Para pendahulu bangsa Indonesia sebenarnya
sudah mendidik kita agar menjadi manusia yang bersyukur kepada sesama manusia.
Satu contoh di dalam pembukaan UUD 45 alenia ke dua berbunyi : “ Dan perjuangan
pergerakan kemerdekaan Indonesia telah sampailah kepada saat yang berbahagia
dengan selamat sentosa mengantarkan rakyat Indonesia kedepan pintu gerbang kemerdekaan
Negara Indonesia yang merdeka, bersatu, berdaulat, adil dan makmur”. Disitu ada
kata-kata; perjuangan kemerdekaan Indonesia dan pergerakan kemerdekaan
Indonesia. Perjuangan kemerdekaan berlangsung sejak tahun 1511 oleh raja Demak,
Pati Unus melawan Portugis sampai tertangkapnya Pangeran Diponegoro tahun 1830.

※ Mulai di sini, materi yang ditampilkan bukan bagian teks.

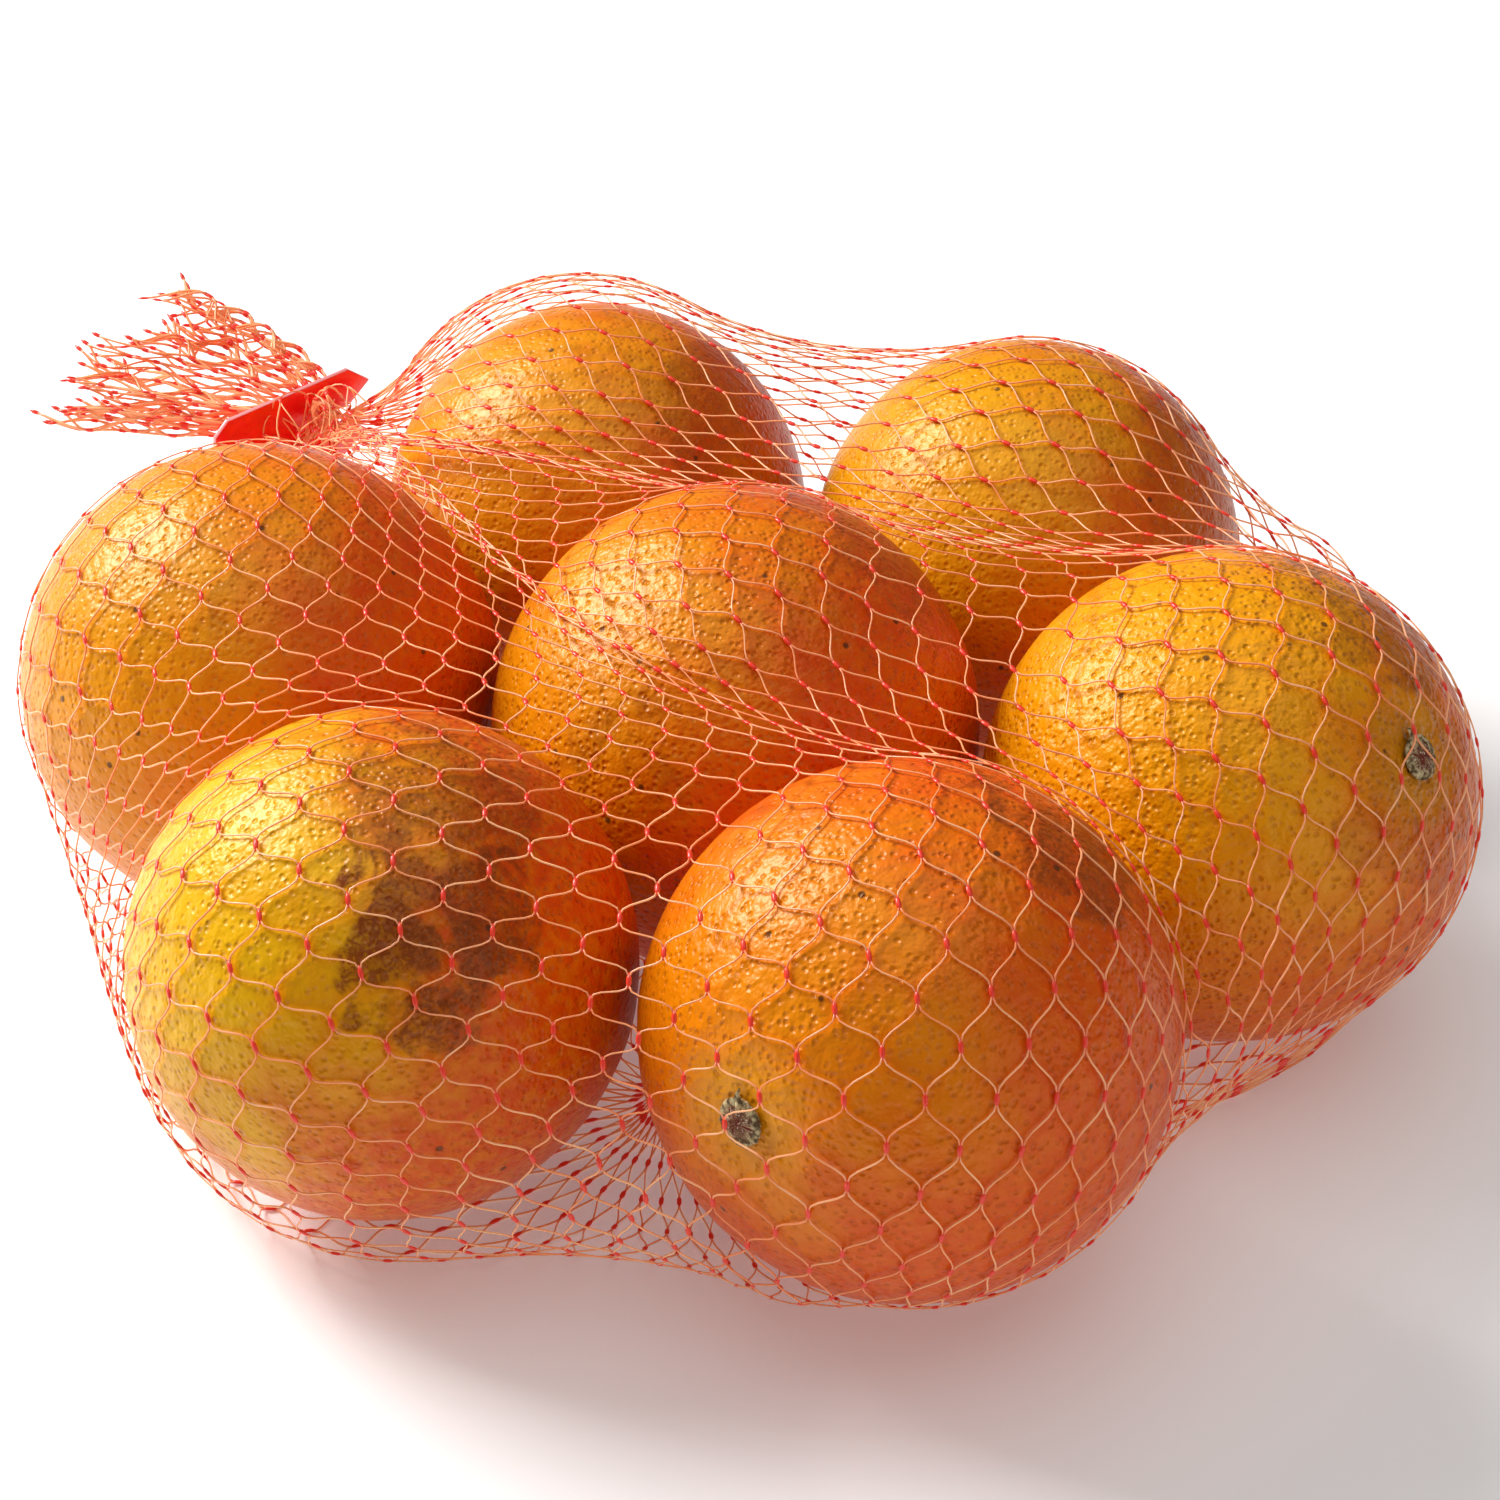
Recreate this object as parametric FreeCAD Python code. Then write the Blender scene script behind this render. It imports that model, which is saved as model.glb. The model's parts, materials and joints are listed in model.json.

Dari kata-kata perjuangan kemerdekaan itu timbul deretan nama pahlawan pejuang
kemerdekaan Indonesia. Perjuangan lalu dilanjutkan dengan pergerakan
kemerdekaan sampai tahun 1945. Ada pergerakan di bidang politik, ekonomi,
sosial, agama, budaya, dan lain-lain. Dari situ timbul pula nama-nama pahlawan
pejuang pergerakan kemerdekaan Indonesia. Untuk menghargai jasa para pahlawan,
nama-nama mereka dijadikan nama jalan-jalan besar; di ibukota, propinsi,
kabupaten dan lain-lain. Mengapa tidak dijadikan nama gedung-gedung saja? Itu
pendidikan. Agar jutaan manusia yang setiap hari lalu lalang melewati jalan
nama pahlawan itu, ingat pengorbanan dan perjuangan yang telah ditempuh.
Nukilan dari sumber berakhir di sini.